▶ **Stored rows**:
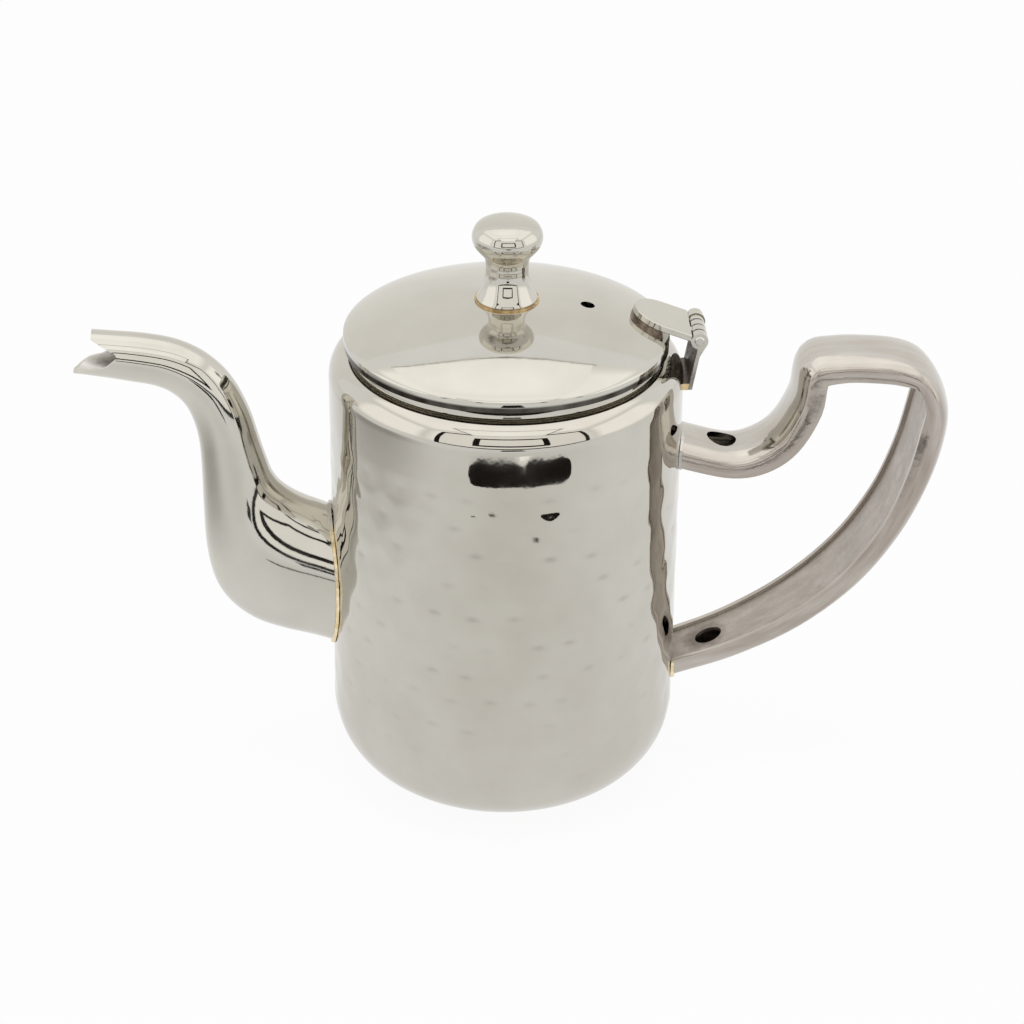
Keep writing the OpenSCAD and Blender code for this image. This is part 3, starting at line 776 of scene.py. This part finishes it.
def drain_scale(tree):
    ragged = calc(tree, "MULTIPLY_ADD", noise(tree, 450, 4), SCALE_RAGGED,
                  distance_from(tree, SCALE_CENTRE))
    return map_range(tree, ragged, 11 * MM, 7.5 * MM, 0, 0.7)


def rolled_steel():
    material, tree, shader = new_metal("rolled handle strip", (0.46, 0.41, 0.375))
    add_tones(tree, shader, lengthwise(tree, 90, 260), (0.43, 0.395, 0.355), (0.52, 0.48, 0.44))
    stain(tree, shader, spread(tree, noise(tree, 1100, 4), 0.0, 0.28), (0.3, 0.255, 0.22))
    stain(tree, shader, drain_scale(tree), (0.14, 0.11, 0.09))
    tree.links.new(spread(tree, noise(tree, 320, 4), 0.36, 0.5), shader.inputs["Roughness"])
    add_bump(tree, shader, noise(tree, 1500, 3), 0.02 * MM)
    return material


strip = swept("handle_strip", [(0, v) for v in np.linspace(1, -1, 7)],
              list(handle_stations(lambda w: w / 2 - CHANNEL_SHEET - SLACK, lambda d: d / 2,
                                   lambda d: -d / 2 + PLATE)))
apply_modifier(strip, "SOLIDIFY", thickness=PLATE, offset=1, use_even_offset=True)
cut(strip, pot_rod(), rod(DRAIN, DRAIN_R, 16 * MM))
measure_along(strip)
finish_piece(strip, "handle_strip", POT, rolled_steel(), 40)

# %% [markdown]
# ## The hinge's shape
# The leaves are stamped plates whose ends are rolled round a pin. Their shape is right in the
# frame, but its edges are perfectly sharp, and real ones are filed until they catch the light. So a
# copy of each piece is cleaned of its flat triangles, and its free edges get a small flat. Rolled
# knuckles are rounded at their ends, which shows as a dark groove at each gap, so rings are cut out
# there.

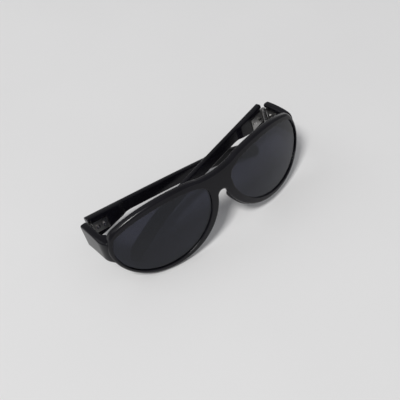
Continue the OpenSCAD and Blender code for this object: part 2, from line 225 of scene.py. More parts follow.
def front_matrix():
    """Matrix from the front's own frame in millimetres to the part's frame in metres.

    The two hinge pins lie at plus and minus PIN_X on one line, so the line between them is x and the
    pins' own axis is z.
    """
    left = np.array(JOINTS["temple_left_hinge"]["pos_m"])
    right = np.array(JOINTS["temple_right_hinge"]["pos_m"])
    across = (left - right) / np.linalg.norm(left - right)
    up = np.array(JOINTS["temple_right_hinge"]["axis"])
    up = up - across * (up @ across)
    up = up / np.linalg.norm(up)
    back = np.cross(up, across)
    turn = np.stack([across, back, up], axis=1)
    middle = (left + right) / 2
    zero = middle - turn @ np.array([0.0, HINGE_Y, HINGE_Z]) / MM
    return turn, zero


TURN, ZERO = front_matrix()
FOLD = {side: JOINTS["temple_%s_hinge" % side]["range_deg"][1] for side in SIDES}


def place(points):
    """Points of the front's own frame in millimetres, moved to the part's frame in metres."""
    return np.asarray(points) @ TURN.T / MM + ZERO


def unit(degrees):
    """Unit vectors of the plane that point in the given directions."""
    angle = np.radians(degrees)
    return np.stack([np.cos(angle), np.sin(angle)], axis=-1)


def arc_centres():
    """Centres of the rim's arcs: each arc starts where the last one ends and turns round its centre."""
    steps = RIM_R[:, None] * (unit(RIM_TURN[1:]) - unit(RIM_TURN[:-1]))
    starts = RIM_START + np.vstack([np.zeros((1, 2)), np.cumsum(steps, axis=0)[:-1]])
    return starts - RIM_R[:, None] * unit(RIM_TURN[:-1])


ARC_CENTRE = arc_centres()


def rim_at(normals, offset):
    """Points of the rim's outline, grown by offset, where its outward normal has the given directions.

    Each arc is its centre plus the unit normal times the arc's radius plus the offset.
    """
    arc = np.clip(np.searchsorted(RIM_TURN, normals, side="right") - 1, 0, len(RIM_R) - 1)
    reach = RIM_R[arc] + offset
    return ARC_CENTRE[arc] + reach[..., None] * unit(normals)


def in_turn(normals):
    """Directions a full turn back where they lie beyond the last one of the rim."""
    return np.where(normals > RIM_TURN[-1], normals - 360, normals)


def ball_y(x, z, radius):
    """Depth of the ball of the given radius behind the front of the bridge, straight for |x| < BALL_X."""
    side = np.maximum(np.abs(x) - BALL_X, 0)
    return BASE_R - np.sqrt(radius ** 2 - side ** 2 - (z - BALL_Z) ** 2)


def smooth(t):
    """The cubic that goes from 0 to 1 with level ends."""
    u = np.clip(t, 0, 1)
    return u * u * (3 - 2 * u)


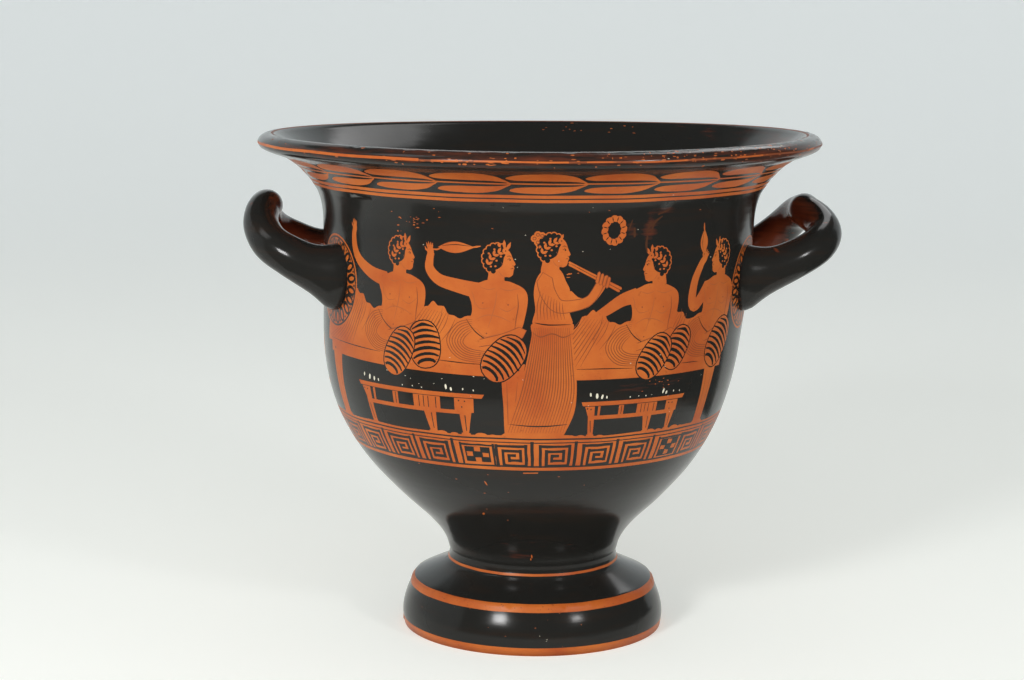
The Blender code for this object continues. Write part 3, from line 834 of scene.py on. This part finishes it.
for _, outline in outlines:
    first = len(points)
    cut_along([*outline, outline[0]])
    for s, v in points[first:]:
        column, row = cell_of(s, v)
        taken.update((column + i, row + j) for i in (-1, 0, 1) for j in (-1, 0, 1))
columns = [SHEET_LEFT + SHEET_WIDTH * k / COLUMN_COUNT for k in range(COLUMN_COUNT + 1)]
for v in (0.0, *cuts, total):
    cut_along([(s, v) for s in columns], SHEET_WIDTH)
for s in (columns[0], -quarter, quarter, columns[-1]):
    cut_along([(s, v) for v in rows], total)
for s in columns[1:-1]:
    for v in rows:
        if cell_of(s, v) not in taken:
            points.append((s, v))
flat, _, faces, _, _, _ = delaunay_2d_cdt([Vector(p) for p in points], edges, [], 0, CUT_TOLERANCE, False)
flat = np.array([tuple(p) for p in flat])
faces = np.array([face for face in faces if len(face) == 3])
middles = flat[faces].mean(axis=1)


def covered(outline, spots):
    """Which of the spots an outline winds round."""
    wound = np.zeros(len(spots), dtype=int)
    x, y = spots.T
    for (ax, ay), (bx, by) in zip(outline, np.roll(outline, -1, axis=0)):
        if ay == by:
            continue
        beside = (bx - ax) * (y - ay) - (x - ax) * (by - ay)
        wound += (ay <= y) & (y < by) & (beside > 0)
        wound -= (by <= y) & (y < ay) & (beside < 0)
    return wound != 0


slip = np.full(len(faces), GLOSS)
order = np.argsort(middles[:, 0])
sorted_s = middles[order, 0]
for colour, outline in outlines:
    low, high = outline.min(axis=0), outline.max(axis=0)
    near = order[np.searchsorted(sorted_s, low[0]) : np.searchsorted(sorted_s, high[0])]
    near = near[(middles[near, 1] >= low[1]) & (middles[near, 1] <= high[1])]
    slip[near[covered(outline, middles[near])]] = colour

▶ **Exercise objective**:
Go through the entries above and pull out each line with "OpenSCAD" in it.

▶ **Complete answer**:
Keep writing the OpenSCAD and Blender code for this image. This is part 3, starting at line 776 of scene.py. This part finishes it.
Continue the OpenSCAD and Blender code for this object: part 2, from line 225 of scene.py. More parts follow.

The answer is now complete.